***** SUPPLIED MATERIAL
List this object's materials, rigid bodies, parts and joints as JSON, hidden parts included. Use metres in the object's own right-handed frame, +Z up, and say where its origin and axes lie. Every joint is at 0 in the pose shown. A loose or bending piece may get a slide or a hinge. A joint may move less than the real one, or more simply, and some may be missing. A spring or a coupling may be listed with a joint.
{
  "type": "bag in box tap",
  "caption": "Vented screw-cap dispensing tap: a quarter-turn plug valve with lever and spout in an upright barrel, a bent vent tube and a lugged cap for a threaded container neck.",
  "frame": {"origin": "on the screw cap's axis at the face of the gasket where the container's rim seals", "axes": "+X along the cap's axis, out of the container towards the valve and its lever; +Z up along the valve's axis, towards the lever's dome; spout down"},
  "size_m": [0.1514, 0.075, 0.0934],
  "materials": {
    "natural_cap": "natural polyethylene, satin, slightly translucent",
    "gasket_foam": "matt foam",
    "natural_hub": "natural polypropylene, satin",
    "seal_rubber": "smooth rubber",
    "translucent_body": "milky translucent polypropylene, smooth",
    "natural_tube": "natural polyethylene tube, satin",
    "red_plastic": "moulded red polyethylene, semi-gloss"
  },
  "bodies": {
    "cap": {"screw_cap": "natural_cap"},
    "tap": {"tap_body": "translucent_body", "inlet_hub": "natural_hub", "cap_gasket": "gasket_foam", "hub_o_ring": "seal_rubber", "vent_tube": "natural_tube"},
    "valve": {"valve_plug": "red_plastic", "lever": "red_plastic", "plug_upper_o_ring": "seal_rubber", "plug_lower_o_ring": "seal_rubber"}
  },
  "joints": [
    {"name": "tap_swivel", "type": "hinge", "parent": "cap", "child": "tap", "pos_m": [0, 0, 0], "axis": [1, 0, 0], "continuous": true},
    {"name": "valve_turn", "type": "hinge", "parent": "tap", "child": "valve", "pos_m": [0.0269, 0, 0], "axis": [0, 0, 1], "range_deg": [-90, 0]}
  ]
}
**********
_THE REQUEST:_
Copy out the full listing exactly.

_OUTPUT OF THE EXERCISE:_
List this object's materials, rigid bodies, parts and joints as JSON, hidden parts included. Use metres in the object's own right-handed frame, +Z up, and say where its origin and axes lie. Every joint is at 0 in the pose shown. A loose or bending piece may get a slide or a hinge. A joint may move less than the real one, or more simply, and some may be missing. A spring or a coupling may be listed with a joint.
{
  "type": "bag in box tap",
  "caption": "Vented screw-cap dispensing tap: a quarter-turn plug valve with lever and spout in an upright barrel, a bent vent tube and a lugged cap for a threaded container neck.",
  "frame": {"origin": "on the screw cap's axis at the face of the gasket where the container's rim seals", "axes": "+X along the cap's axis, out of the container towards the valve and its lever; +Z up along the valve's axis, towards the lever's dome; spout down"},
  "size_m": [0.1514, 0.075, 0.0934],
  "materials": {
    "natural_cap": "natural polyethylene, satin, slightly translucent",
    "gasket_foam": "matt foam",
    "natural_hub": "natural polypropylene, satin",
    "seal_rubber": "smooth rubber",
    "translucent_body": "milky translucent polypropylene, smooth",
    "natural_tube": "natural polyethylene tube, satin",
    "red_plastic": "moulded red polyethylene, semi-gloss"
  },
  "bodies": {
    "cap": {"screw_cap": "natural_cap"},
    "tap": {"tap_body": "translucent_body", "inlet_hub": "natural_hub", "cap_gasket": "gasket_foam", "hub_o_ring": "seal_rubber", "vent_tube": "natural_tube"},
    "valve": {"valve_plug": "red_plastic", "lever": "red_plastic", "plug_upper_o_ring": "seal_rubber", "plug_lower_o_ring": "seal_rubber"}
  },
  "joints": [
    {"name": "tap_swivel", "type": "hinge", "parent": "cap", "child": "tap", "pos_m": [0, 0, 0], "axis": [1, 0, 0], "continuous": true},
    {"name": "valve_turn", "type": "hinge", "parent": "tap", "child": "valve", "pos_m": [0.0269, 0, 0], "axis": [0, 0, 1], "range_deg": [-90, 0]}
  ]
}